1

I am developing multiple simple applications in Django framework (you can imagine them as more complex blogs with various features). All the applications have a lot of similar features - mainly the customized CMS. I can create them as one project in Django with multihost middleware to handle the requests from various domains. The expected number of apps 10-1000 and expected hit rate for app can be 100/10k per day.

My idea is to run this project (all applications) on AWS or GCP.

Django is pretty flexible, I can use the settup what I use now - multihost middleware, or I can customize the settings a little bit for every app - so the code that is same for all apps will be in one place, however every app will have its own instance. Both options are possible and they have similar level of difficulty from coding point of view.

So my question is, should I:

  1. create one instance of the project with all the apps (the main app will detect the domain and handle request),
  2. or should I create one instance for every app and handle the domain redirects in "Apache level",
  3. or should I create new instance of "hosting" (virtual machine? whatever they call it) for every app?
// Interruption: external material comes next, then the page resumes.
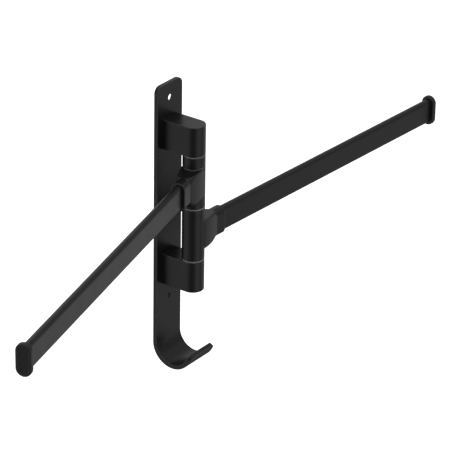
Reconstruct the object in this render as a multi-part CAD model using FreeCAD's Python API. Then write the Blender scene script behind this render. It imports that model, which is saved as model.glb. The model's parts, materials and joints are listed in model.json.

What is better scalable? What is safer? What will be cheaper? What is generally better?

matousc
  • 133
  • 1
  • 6
  • That depends on your environment, how many resources your app needs etc. You have to test this yourself. – Sven Jun 10 '18 at 08:20
  • @Sven The only thing which is opinion based about this question is the last sentence asking which approach is better. The questions about scalability, safety, and price aren't opinion based an can be answered objectively. – kasperd Jun 10 '18 at 08:43
  • @kasperd: I kind of disagree, but I also see this as a "capacity planning" duplicate. Anyway, I've reopened it. – Sven Jun 10 '18 at 08:47

1 Answers1

1

In terms of scalability the question boils down to whether the individual application can be scaled horizontally. If a Django application isn't keeping any state which needs to be preserved between requests, then you can simply create as many replicas of your VM as you need to serve the users.

If none of your Django applications is keeping such state inside of the application then you can scale up by adding more VMs regardless of whether the VMs themselves host one or many applications.

If any of the applications do need data across requests and cannot easily be scaled horizontally across more than a single VM, then the best you can do initially is to provision those specific applications with a single VM per application. That way they won't jeopardize the scalability of the others.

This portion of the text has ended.